Two women said they were arrested and charged with disorderly conduct. No one answered the phone at the Dilkon Police District Wednesday morning to confirm or deny the arrests.

Genevieve Yelloweyes, vice president of the Parent Advisory Committee, and Henrietta Chee, who currently has no children in the school, said Monday the meeting deteriorated into a shouting match when Yelloweyes was denied a chance to speak.

Yelloweyes said she wanted to challenge Principal Jeannie Lewis' assertion that parents were planning to protest what they say are abuses by the school's administration by pulling their children out of school during AIMS testing week (this week).

Edith Nez, a grandparent of a student, said Yelloweyes had to raise her voice to be heard above the gaveling of the school board president.

According to Chee and Yelloweyes, another group of parents started yelling at them and one of them hit Yelloweyes in the shoulder.

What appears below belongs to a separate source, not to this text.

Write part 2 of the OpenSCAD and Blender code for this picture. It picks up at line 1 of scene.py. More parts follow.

The school board and Lewis left the room and securities locked down the building, not allowing parents in or students out.

A security guard at the entrance to the school grounds Monday confirmed the basics of the women's story.

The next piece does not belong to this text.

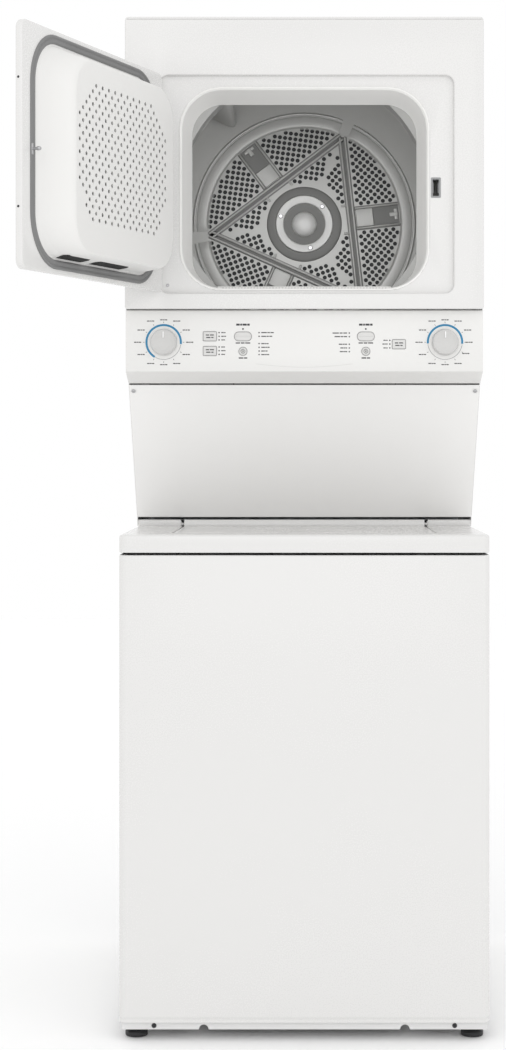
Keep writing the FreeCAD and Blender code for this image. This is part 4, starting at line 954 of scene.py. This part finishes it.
class LAUNDRY_OT_controls(LaundryOperator, bpy.types.Operator):
    """The two dials and the seven keys"""
    bl_idname = "laundry.controls"
    bl_label = "Controls"

    def make(self, scene):
        for word, x in (("washer", -270), ("dryer", 270)):
            body = word + "_dial"
            shape = Shape().spun([(0, -262.2), (12, -262.6), (20, -264.6), (22.2, -265.8), (23.3, -265.2),
                                  (24, -263), (25.2, -252), (25.8, -249.6), (25.4, -248.6), (3.0, -248.6),
                                  (3.0, -230), (0, -230)], (x, DIAL_Z), "y", 72, closed=False)
            piece(word + "_dial_grip", shape, "knob_plastic", body, [word + "_knob"])
            mark = Shape().chain([facing(round_rect(x - 0.9, DIAL_Z + 8, x + 0.9, DIAL_Z + 20, 0.8, 3), y)
                                  for y in (-265.6, -262)])
            piece(word + "_dial_mark", mark, "mark_white", body)
        shadow = Shape()
        for name, (x, z, half, tall, corner) in KEYS.items():
            rows = []
            for amount, y in ((1.4, -249.8), (0.5, -249.6), (0, -249.0), (0, -240)):
                outline = round_rect(x - half + amount, z - tall + amount, x + half - amount,
                                     z + tall - amount, corner - amount * 0.8, 8)
                rows.append(facing(outline, y))
            shape = Shape().chain(rows)
            shape.block((x - half - 2, -244.7, z - tall - 2), (x + half + 2, -243.2, z + tall + 2), 0.3)
            piece(name + "_cap", shape, "key_plastic", name.replace("_button", "_key"), [name])
            rim = [facing(round_rect(x - half - g, z - tall - g, x + half + g, z + tall + g, corner + g, 8),
                          y) for g, y in ((0.45, -247.9), (0.5, -248.25), (1.0, -248.3), (1.2, -247.9))]
            shadow.chain(rim, closed=True)
        piece("key_surrounds", shadow, "key_shadow", CABINET)
        for x, body in ((-117.8, "washer_cancel_key"), (118, "dryer_cancel_key")):
            cross = Shape()
            ring = [facing(circle(r, 32, x, 1280.6), y) for r, y in
                    ((3.4, -249.82), (4.2, -249.82), (4.2, -249.5), (3.4, -249.5))]
            cross.chain(ring, closed=True)
            for s in (-1, 1):
                cross.bar((x - 1.8, -249.5, 1280.6 - 1.8 * s), (x + 1.8, -249.5, 1280.6 + 1.8 * s), 0.7, 0.35,
                          AHEAD, 0.1)
            piece(body + "_sign", cross, "print_grey", body)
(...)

"Tempers were flaring and we felt like we needed to lock down the school for the safety of everyone," he said.

Yelloweyes said the security guards and assisting Navajo County sheriff's deputies "held my children hostage" for two hours while they waited for Navajo Nation police to come and arrest her.

"All for trying to speak up, and being hit," she said.

Yelloweyes said she and some other parents were upset that the school board had renewed Lewis' contract after they had produced evidence she had a criminal record.

She also said they didn't like the way the school was being run, citing such diverse complaints as wrestling team members being forced to run in the cold without sufficient clothing and outstanding students not being sufficiently recognized.


Yelloweyes and Chee said they had not planned an AIMS week protest, but Yelloweyes did pull her children from the school Monday morning, saying they did not feel safe at the school.

Lewis said Monday some 15 children were absent, but she couldn't say whether it was an organized protest or just coincidence.

At any rate, she said, it wasn't enough to affect the school's AIMS scores.

At the board meeting, "I was just telling them (parents) that keeping their students out of school during AIMS is only hurting their children," she said.

As for her alleged criminal record, Lewis does have a documented misdemeanor assault charge out of Clark County, Nev. from last Dec. 12.

"I'm not going to respond to that," she said, "other than to say the previous school board (who hired her) was aware of it."

The parents also brought up an alleged late summer domestic disturbance at the teacher housing supposed to have involved Lewis and five other staff and administrators.

"I don't know where they're getting that," Lewis said. "There's no police report on it. I wasn't even home at the time."

Lewis and the parents all said the school board suspended the alleged offenders while they investigated the incident.

"They couldn't find any evidence of it," Lewis said.

As of press time, Navajo Nation Police had not responded to a written request for police reports on the alleged incident.

Lewis said the majority of the parents' complaints seem to be based on isolated incidents involving their own children.

"It's the kind of thing where they could just come to me and we could try to resolve it," she said, noting she has proactively called several meetings with the PAC to get a handle on the complaints to try to resolve the issues.

Lewis said she believes she is being targeted because of changes that had to be made, both academically and financially, in response to budget cuts and the school's failure to make adequate yearly progress for seven years.

Lewis said since she became principal a year ago last October, she has pressed for more student, teacher and parent accountability and closely monitored students' progress, which has improved in most areas.

"Change is difficult, and it takes time to educate the community," she said.